The 2017 Tax Cut and Jobs Act (2017 Act) created the federal Qualified Opportunity Zone program (QOZ or Program) effective in 2018 and operative up to the next three decades.

Beginning January 1, 2018, through December 31, 2026, individuals, corporations, REITs, and pass-through entities can sell their appreciated capital assets and elect to reinvest the resulting capital gain into a Qualified Opportunity Fund (QOF). The federal tax impact of participating in a QOF includes deferring qualified gains for up to eight years and permanently exempting up to 15% of the original federal gain and 100% of the post-reinvestment gain – after holding the investment for seven and ten years, respectively. State conformity to this law is varied and requires careful state-by-state analysis.
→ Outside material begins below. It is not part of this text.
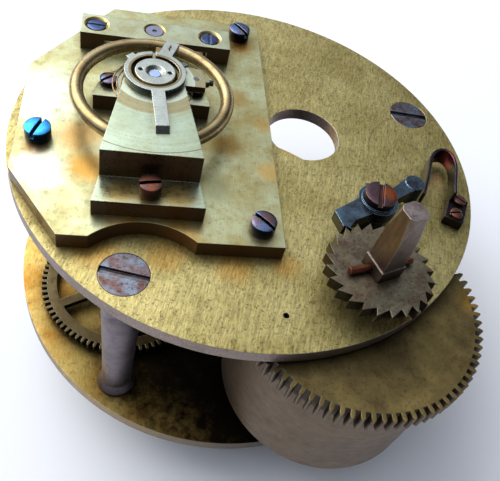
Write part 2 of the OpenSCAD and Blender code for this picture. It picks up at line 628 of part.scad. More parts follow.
// the escape bridge: a bar with a foot at each end, screwed and sunk
module escape_bridge() color(pale_brass) difference() {
    translate([E[0] - 11.2, E[1] - 2.75, zp]) cube([23.2, 4.85, bridge_h]);
    translate([-23, 15, zp - 1]) cube([16, 6, bridge_h - 1.1 + 1]);
    translate(at(E, zp)) cylinder(r = 1.36, h = 5);
    for (x = [-8.9, 8.8]) translate([E[0] + x, 18.2, zp]) {
        translate([0, 0, -1]) cylinder(r = 0.75, h = 6);
        translate([0, 0, bridge_h - 0.6]) cylinder(r = 1.55, h = 2);
    }
}

module escape_bridge_screws() color(blued) for (x = [-8.9, 8.8])
    translate([E[0] + x, 18.2, zp + bridge_h - 0.6]) slotted(1.5, 0.85, 0.72, 4, 0.45, 160);

// heights of the balance
balance_z = zp + 4.5;
cock_z = zp + 5.85;
cock_t = 1.4;
module upper_jewels() color(jewel) {
    translate(at(E, zp + bridge_h - 1.1)) jewel_ring(1.35, 0.35 + fit, 0.95);
    translate(at(L, zp + bridge_top - 0.85)) jewel_ring(0.7, 0.2 + fit, 0.8);
    translate(at(A, cock_z + cock_t - 0.5)) jewel_ring(0.9, 0.2 + fit, 0.5);
}

// plain balance: a round rim on two arms
module balance_wheel() color(pale_brass) translate(at(A, balance_z)) difference() {
    union() {
        rotate_extrude($fn = 96) translate([balance_r - rim_d / 2, 0]) circle(d = rim_d, $fn = 32);
        for (i = [0 : 1]) rotate(84 + i * 180) translate([0, -0.8, -0.4])
            cube([balance_r - rim_d * 0.6, 1.6, 0.8]);
        translate([0, 0, -0.4]) cylinder(r = 1.9, h = 0.8);
    }
    translate([0, 0, -1]) cylinder(r = 0.61, h = 3);
}

module balance_staff() color(steel) translate(at(A, 0)) {
    translate([0, 0, zp - 1.1]) cylinder(r = 0.2, h = cock_z + cock_t - zp + 1.05);
    translate([0, 0, zp + 0.15]) cylinder(r = 0.6, h = cock_z - zp - 0.15 + 0.6);
}

// the roller carries the impulse pin, drawn just clear above the fork
roller_z = lever_z + lever_t + 0.4;
module roller() color(steel) translate(at(A, roller_z)) {
    difference() {
        cylinder(r = 2.1, h = 0.5);
        translate([0, 0, -1]) cylinder(r = 0.61, h = 3);
    }
    translate([0, 1.65, -0.3]) cylinder(r = 0.22, h = 0.4);
}

// hairspring: one flat coil wound from the collet to the stud, its last part round the middle
coil_z = balance_z + 0.78;
coil_end = 9;
coil_steps = coil_turns * 24;
coil_in = 1.15;
function coil_point(i, side) = let(a = coil_end + (coil_steps - i) * 15,
    r = i > coil_steps - 6 ? coil_r
        : coil_in + (coil_r - coil_in) * (i / (coil_steps - 6))) polar(r + side * 0.09, a);
module hairspring() color(dark_steel) translate(at(A, coil_z)) linear_extrude(0.3)
    polygon(concat([for (i = [0 : coil_steps]) coil_point(i, 1)],
        [for (i = [coil_steps : -1 : 0]) coil_point(i, -1)]));
echo(least_gap_between_coils = (coil_r - coil_in) / (coil_steps - 6) * 24 - 0.18);

// split ring that holds the inner end of the hairspring on the staff
module collet() color(pale_brass) translate(at(A, balance_z + 0.45)) difference() {
    cylinder(r = 1.05, h = 0.75);
    translate([0, 0, -1]) cylinder(r = 0.61, h = 3);
    rotate(200) translate([0, -0.12, -1]) cube([3, 0.24, 3]);
}

// balance cock: foot with a lower step for its screw, and an arm that narrows to the staff
function cock_half(y) = 3.9 + (1.7 - y) * 0.168;
module cock_plan(y0, y1, h) linear_extrude(h) polygon([[A[0] - cock_half(y0), y0],
    [A[0] + cock_half(y0), y0], [A[0] + cock_half(y1), y1], [A[0] - cock_half(y1), y1]]);
ear_t = 0.95;
stud_r = 0.42;
stud_place = A + polar(coil_r + 0.1, coil_end);
stud_screw_x = A[0] + 7.66;
cap_screw_angles = [177, 357];
module balance_cock() color(pale_brass) difference() {
    union() {
        translate([0, 0, zp]) cock_plan(-17.6, -10.3, 2.7);
        translate([0, 0, zp]) cock_plan(-13.3, -10.3, cock_z + cock_t - zp);
        translate([0, 0, cock_z]) cock_plan(-13.3, A[1], cock_t);
        translate(at(A, cock_z)) cylinder(r = 3.95, h = cock_t);
        translate(at(A, cock_z)) linear_extrude(ear_t) polygon([[3, -0.8], [7.05, -0.8],
            [7.1, 0.4], [7.66, 0.5], [7.66, 1.4], [6.9, 2.1], [6.65, 3.1], [3, 3.4]]);
    }
    translate(at(stud_place, cock_z - 1)) cylinder(r = stud_r + 0.01, h = 4);
    translate([stud_place[0], stud_place[1], cock_z + ear_t / 2]) rotate([0, 90, 0])
        cylinder(r = 0.31, h = 4);
    translate(at(A, cock_z - 1)) cylinder(r = 0.7, h = 4);
    translate(at(A, cock_z + cock_t - 0.5)) cylinder(r = 0.91, h = 2);
    translate([A[0], -15.6, zp - 1]) cylinder(r = 0.85, h = 5);
    for (a = cap_screw_angles) translate(at(A + polar(cap_screw_ring, a), cock_z + 0.3))
        cylinder(r = 0.26, h = 3);
}

module cock_screw() color(rust) translate([A[0], -15.6, zp + 2.7])
    slotted(1.45, 1.9, 0.8, 4.6, 0.5, 10);

// the stud is a pin in the ear of the cock, slit below for the end of the hairspring
module stud() color(steel) difference() {
    translate(at(stud_place, coil_z - 0.15))
        cylinder(r = stud_r, h = cock_z + ear_t - coil_z + 0.15);
    translate(at(A, coil_z - 1)) rotate(coil_end) translate([coil_r - 0.16, -2, 0])
        cube([0.28, 4, 1.32]);
}

// a small screw in the side of the ear clamps the stud
module stud_screw() color(blued) translate([stud_screw_x, stud_place[1], cock_z + ear_t / 2])
    rotate([0, 90, 0])
        slotted(0.42, 0.6, 0.3, stud_screw_x - stud_place[0] - stud_r - 0.02, 0.16, 30);

// index: a split ring with a tail, and an arm that carries the curb pins under it
index_t = 0.9;
index_z = cock_z + cock_t + 0.01;
index_r = 4.2;
index_in = 3.3;
curb_angle = 70.5;
pin_r = 0.13;
pin_off = 0.27;
module index() color(steel) translate(at(A, index_z)) rotate(index_turn) difference() {
    union() {
        cylinder(r = index_r, h = index_t);
        rotate(-84) translate([index_in, -0.9, 0]) cube([8.1, 1.8, index_t]);
        rotate(curb_angle) translate([index_in, -0.95, 0]) cube([7.3 - index_in, 1.9, index_t]);
        rotate(134) translate([index_in, -0.65, 0]) cube([1.9, 1.3, 0.35]);
        rotate(35) translate([index_in, -0.4, 0]) cube([2, 0.8, 0.35]);
    }
    translate([0, 0, -1]) cylinder(r = index_in, h = 4);
    rotate(93.6) translate([0, -0.22, -1]) cube([6, 0.44, 4]);
    rotate(-84) translate([index_in + 8.1, -2, 0]) rotate([0, -35, 0]) cube([3, 4, 3]);
    for (off = [-pin_off, pin_off]) rotate(curb_angle) translate([coil_r + off, 0, -1])
        cylinder(r = pin_r + 0.01, h = 4);
}

// two pins under the index, one on each side of the outer coil
module curb_pins() color(brass) translate(at(A, coil_z - 0.2)) rotate(index_turn + curb_angle)
    for (off = [-pin_off, pin_off]) translate([coil_r + off, 0, 0])
        cylinder(r = pin_r, h = index_z + index_t - coil_z + 0.5);

// endstone cap: a polished disc inside the index, dished over its stone and held by two screws
cap_z = cock_z + cock_t + 0.01;
cap_t = 0.85;
cap_r = 2.72;
cap_screw_ring = 2;
stone_r = 0.78;
stone_t = 0.35;
module endstone_cap() color(steel) translate(at(A, cap_z)) difference() {
    cylinder(r = cap_r, h = cap_t);
    translate([0, 0, -1]) cylinder(r = stone_r + 0.01, h = 3);
    translate([0, 0, stone_t]) cylinder(r1 = stone_r + 0.06, r2 = 1.34, h = cap_t - stone_t + 0.01);
    for (a = cap_screw_angles) translate(at(polar(cap_screw_ring, a), -1)) {
        cylinder(r = 0.26, h = 3);
        translate([0, 0, 1 + cap_t - 0.42]) cylinder(r = 0.35, h = 2);
    }
}

module endstone() color(pale_stone) translate(at(A, cap_z + 0.01))
    cylinder(r = stone_r, h = stone_t - 0.02);

module cap_screws() color(blued) for (a = cap_screw_angles)
    translate(at(A + polar(cap_screw_ring, a), cap_z + cap_t - 0.42))
        slotted(0.33, 0.3, 0.25, 1.4, 0.14, 60);

// motion work on the dial side
cannon_z = -2.6;
minute_z = -2.1;
hour_z = -4.1;
module cannon_pinion() color(steel) difference() {
    union() {
        translate([0, 0, cannon_z]) leaves(cannon_leaves, cannon_r, 1.6, centre_turn);
        translate([0, 0, -hand_len + 1.4]) cylinder(r = 1.6, h = hand_len - 2.5);
        translate([-1.1, -1.1, -hand_len + 0.3]) cube([2.2, 2.2, 2]);
    }
    translate([0, 0, -hand_len - 1]) cylinder(r = 1.01, h = hand_len + 1);
}

module minute_wheel() color(brass) translate(at(M, 0)) difference() {
    union() {
        translate([0, 0, minute_z]) toothed(minute_teeth, minute_r, 0.8, minute_turn);
        translate([0, 0, hour_z - 0.5]) leaves(minute_leaves, minute_pin_r, 2.6, minute_turn);
        translate([0, 0, -1.4]) cylinder(r = 1.6, h = 1.3);
    }
    translate([0, 0, -9]) cylinder(r = 0.7 + fit, h = 12);
}

module minute_stud() color(steel) translate(at(M, 0)) {
    translate([0, 0, hour_z - 0.8]) cylinder(r = 0.7, h = -hour_z + 0.9);
    translate([0, 0, 0]) cylinder(r = stud_hole_r, h = front_t - 0.05);
}

module hour_wheel() color(brass) difference() {
    union() {
        translate([0, 0, hour_z]) toothed(hour_teeth, hour_r, 0.8, hour_turn);
        translate([0, 0, hour_z - 2.2]) cylinder(r = 2.35, h = 2.5);
    }
    translate([0, 0, -9]) cylinder(r = 1.6 + fit, h = 9);
}

front_plate();
back_plate();
pillars();
pillar_screws();
barrel_drum();
barrel_cover();
mainspring();
barrel_arbor();
ratchet_wheel();
ratchet_pin();
click();
click_screw();
click_spring();
click_spring_screws();
intermediate_arbor();
intermediate_wheel();
centre_arbor();
centre_wheel();
third_arbor();
third_wheel();
fourth_arbor();
fourth_wheel();
escape_arbor();
escape_wheel();
escape_potence();
potence_screw();
platform_plate();
platform_screws();
banking_pins();
lower_jewels();
pallet_lever();
pallet_arbor();
pallet_stones();
pallet_bridge();
pallet_bridge_screws();
escape_bridge();
escape_bridge_screws();
upper_jewels();
balance_wheel();
balance_staff();
roller();
hairspring();
collet();
balance_cock();
cock_screw();
stud();
stud_screw();
index();
curb_pins();
endstone_cap();
endstone();
cap_screws();
cannon_pinion();
minute_wheel();
minute_stud();
hour_wheel();
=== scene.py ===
# A round mantel clock movement lying dial side down on a sheet of paper: brass plates on pillars,
# the barrel with its ratchet and click, the wheel train, and the lever platform with its balance.
import json
import math
import bpy
from mathutils import Matrix, Vector


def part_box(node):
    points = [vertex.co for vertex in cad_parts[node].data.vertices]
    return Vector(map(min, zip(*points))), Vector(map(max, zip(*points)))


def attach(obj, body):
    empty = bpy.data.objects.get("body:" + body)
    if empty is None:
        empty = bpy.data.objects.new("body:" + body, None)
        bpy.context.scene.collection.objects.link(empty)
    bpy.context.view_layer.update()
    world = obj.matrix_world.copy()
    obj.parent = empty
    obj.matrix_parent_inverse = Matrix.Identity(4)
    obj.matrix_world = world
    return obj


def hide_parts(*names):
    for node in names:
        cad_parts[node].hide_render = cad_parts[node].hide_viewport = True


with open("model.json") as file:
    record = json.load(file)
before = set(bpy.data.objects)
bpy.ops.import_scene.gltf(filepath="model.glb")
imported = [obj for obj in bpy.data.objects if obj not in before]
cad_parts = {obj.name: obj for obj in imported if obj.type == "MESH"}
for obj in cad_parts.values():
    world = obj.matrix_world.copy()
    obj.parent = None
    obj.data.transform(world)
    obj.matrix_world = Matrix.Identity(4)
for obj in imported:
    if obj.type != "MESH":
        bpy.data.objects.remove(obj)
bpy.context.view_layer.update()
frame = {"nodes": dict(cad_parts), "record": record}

# Camera
# The photograph looks down on the movement from its front left, from 12 cm away. The place, the
# turn and the focal length of the camera are worked out from the round plates and wheels.
MM = 0.001
scene = bpy.context.scene
scene.view_settings.view_transform = "Standard"
picture_wide, picture_high = 500, 481
middle_x, middle_y = 250.68, 238.77
focal_length = 635
film_mm = 36
right = Vector((0.9778, -0.0735, 0.1960))
down = Vector((0.0616, -0.7939, -0.6049))
ahead = right.cross(down).normalized()
down = ahead.cross(right).normalized()
camera_data = bpy.data.cameras.new("camera")
camera = bpy.data.objects.new("camera", camera_data)
scene.collection.objects.link(camera)
camera.matrix_world = Matrix.Translation(Vector((-18.61, -69.57, 98.24)) * MM) @ Matrix(
    (right.normalized(), -down, -ahead)).transposed().to_4x4()
camera_data.sensor_width = film_mm
camera_data.lens = film_mm * focal_length / picture_wide
camera_data.shift_x = (picture_wide / 2 - middle_x) / picture_wide
camera_data.shift_y = (middle_y - picture_high / 2) / picture_wide
camera_data.clip_start = 0.005
camera_data.clip_end = 20
scene.camera = camera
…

The Program offers a powerful and flexible tax savings and diversification tool for taxpayers generating capital gains. To participate, taxpayers must roll all (or a portion) of their capital gains (whether short-term or long-term) into a QOF. The QOF must then timely (180-day window discussed below) invest the gain into undeveloped or developed real estate, a new or existing QOZ-based business, or into other qualified QOZ property. While most of the focus is on real estate projects, the Program also provides significant potential benefits for taxpayers investing in active businesses that operate primarily within a QOZ. A future sale of an active business at multiples of 6- to 8-times EBITDA can easily eclipse a healthy real estate appreciation.